Operational resilience requires explicit failure design. Supplier APIs will timeout. ERP maintenance windows will occur. SaaS platforms will throttle requests. The architecture should therefore include retry policies, dead-letter handling, fallback workflows, replay capability, and clear ownership for exception resolution. These controls are central to connected enterprise systems because they preserve workflow continuity when one component degrades.
Executive recommendations for distribution leaders
First, treat ERP and supplier portal integration as enterprise connectivity architecture, not as a collection of interface projects. This changes funding, governance, and platform decisions. Second, invest in a reusable API and orchestration model that can support suppliers, internal users, and adjacent SaaS platforms without repeated custom development. Third, align integration roadmaps with ERP modernization plans so that interoperability becomes an accelerator rather than a migration constraint.

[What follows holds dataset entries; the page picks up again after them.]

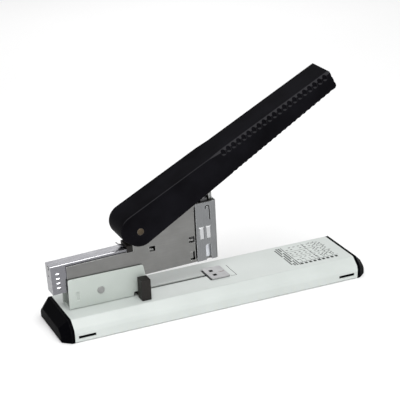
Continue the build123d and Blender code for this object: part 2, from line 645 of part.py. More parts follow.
def frame_rivets():
    """Spacer rivets that tie the side plates together under the handle."""
    rivets = []
    for x, z in FRAME_RIVETS:
        rivet = pin_y(x, z, FRAME_RIVET_R, -PLATE_OUTER, PLATE_OUTER)
        for side in (-1, 1):
            y0, y1 = sorted((side * PLATE_OUTER, side * (PLATE_OUTER + 0.9)))
            head = pin_y(x, z, FRAME_RIVET_R + 1.0, y0, y1)
            outer = head.edges().filter_by(GeomType.CIRCLE).sort_by(lambda e: abs(e.center().Y))[-1]
            rivet += fillet(outer, 0.5)
        rivets += rivet.solids()
    return in_head(Compound(rivets))


# ---------------------------------------------------------------- loading rail
def loading_rail():
    """Pull-out rail: an upside down U with pressed grip ribs and a closed end with two holes."""
    rail = block(RAIL_REAR, RAIL_FRONT, -RAIL_HALF_WIDTH, RAIL_HALF_WIDTH, RAIL_BOTTOM, RAIL_TOP)
    long_edges = rail.edges().filter_by(Axis.X).filter_by(lambda e: e.center().Z > RAIL_TOP - 0.1)
    rail = fillet(long_edges, 1.2)
    inner = RAIL_HALF_WIDTH - RAIL_SHEET
    top = RAIL_TOP - RAIL_SHEET
    rail -= block(RAIL_REAR + RAIL_SHEET, RAIL_FRONT + 1, -inner, inner, 0, top)
    rail -= pin_x(0, ROD_Z, ROD_R, RAIL_REAR - 1, RAIL_REAR + 1)
    rail -= pin_x(0, RAIL_HOLE_Z, RAIL_HOLE_R, RAIL_REAR - 1, RAIL_REAR + 1)
    for side in (-1, 1):
        y0, y1 = sorted((side * RAIL_HALF_WIDTH, side * (RAIL_HALF_WIDTH + GRIP_RIB)))
        for step in range(GRIP_RIBS):
            z = GRIP_RIB_Z + GRIP_RIB_PITCH * step
            rib = block(GRIP_RIB_X0, GRIP_RIB_X1, y0, y1, z, z + GRIP_RIB_PITCH / 2)
            crest = rib.faces().sort_by(lambda f: abs(f.center().Y))[-1].edges()
            rail += chamfer(crest, GRIP_RIB - 0.1)
    return in_head(rail)


def pusher_rod():
    """Guide rod riveted into the rail's closed end."""
    rod = pin_x(0, ROD_Z, ROD_R, RAIL_REAR, ROD_FRONT)
    return in_head(rod + pin_x(0, ROD_Z, 2.2, RAIL_REAR - 0.6, RAIL_REAR))


def pusher():
    """Saddle that presses the staples forward, guided by the rod."""
    x1 = STRIP_REAR - 0.3
    x0 = x1 - PUSHER_LENGTH
    low = HEAD_BOTTOM + SHEET + 0.4
    body = block(x0, x1, -PUSHER_HALF_WIDTH, PUSHER_HALF_WIDTH, low, ROD_Z + 2.4)
    inner = TRACK_HALF_WIDTH + 0.3
    body -= block(x0 - 1, x1 + 1, -inner, inner, 0, TRACK_TOP + 0.4)
    body -= pin_x(0, ROD_Z, ROD_R + RUNNING_GAP, x0 - 1, x1 + 1)
    return in_head(body)


def pusher_spring():
    """Long soft spring on the rod, behind the pusher."""
    rear = RAIL_REAR + RAIL_SHEET + 0.5
    front = STRIP_REAR - 0.3 - PUSHER_LENGTH - 0.5
    return in_head(coil_x(0, ROD_Z, SPRING_R, 0.35, rear, front, 4.2))


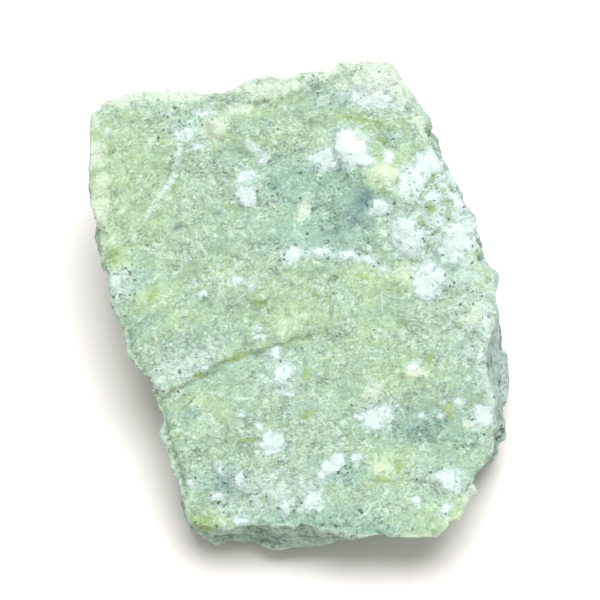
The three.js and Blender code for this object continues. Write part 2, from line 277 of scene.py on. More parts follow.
def patch_field(patches, places):
    """1 in the middle of the nearest patch, a half at its edge and 0 at twice its size."""
    field = np.zeros(len(places))
    for x, y, half_length, half_width, turn, strength in patches:
        angle = math.radians(turn)
        dx, dy = places[:, 0] - x, places[:, 1] - y
        along = (dx * math.cos(angle) + dy * math.sin(angle)) / half_length
        across = (dy * math.cos(angle) - dx * math.sin(angle)) / half_width
        reach = np.hypot(along, across)
        field = np.maximum(field, strength * np.clip(1.0 - 0.5 * reach, 0.0, 1.0))
    return field


def line_field(line, places):
    """Distance from a line of points in the face's plane, the share along it, and its side."""
    nearest = np.full(len(places), np.inf)
    share = np.zeros(len(places))
    side = np.zeros(len(places))
    for index, (start, end) in enumerate(zip(line[:-1], line[1:])):
        start, stride = np.array(start), np.array(end) - np.array(start)
        offset = places[:, :2] - start
        along = np.clip(offset @ stride / (stride @ stride), 0.0, 1.0)
        gap = offset - along[:, None] * stride
        distance = np.hypot(gap[:, 0], gap[:, 1])
        closer = distance < nearest
        nearest = np.where(closer, distance, nearest)
        share = np.where(closer, (index + along) / (len(line) - 1), share)
        turn = stride[0] * offset[:, 1] - stride[1] * offset[:, 0]
        side = np.where(closer, np.sign(turn), side)
    return nearest, share, side


def line_at(line, values):
    """A line's second number, read at those values of its first."""
    return np.interp(values, *np.array(line).T)


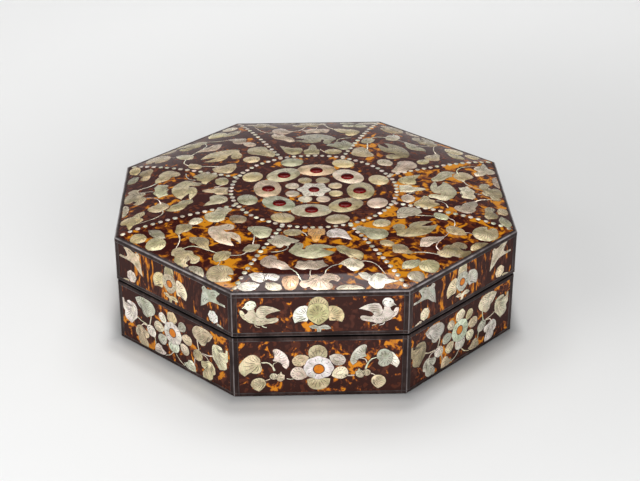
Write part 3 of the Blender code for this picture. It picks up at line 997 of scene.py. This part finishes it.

Fourth, establish measurable outcomes tied to connected operations: reduced acknowledgment cycle time, improved inventory accuracy, fewer invoice disputes, faster supplier onboarding, and better exception visibility. Finally, build governance that spans architecture, operations, and business process ownership. The strongest distribution API programs succeed because they combine technical standards with clear accountability for workflow coordination across procurement, finance, logistics, and IT.
The ROI case is typically compelling when evaluated at the operating model level. Enterprises reduce manual reconciliation, lower integration maintenance overhead, improve supplier responsiveness, and gain more reliable operational intelligence. More importantly, they create scalable interoperability architecture that supports future cloud ERP integration, supplier ecosystem growth, and composable digital operations.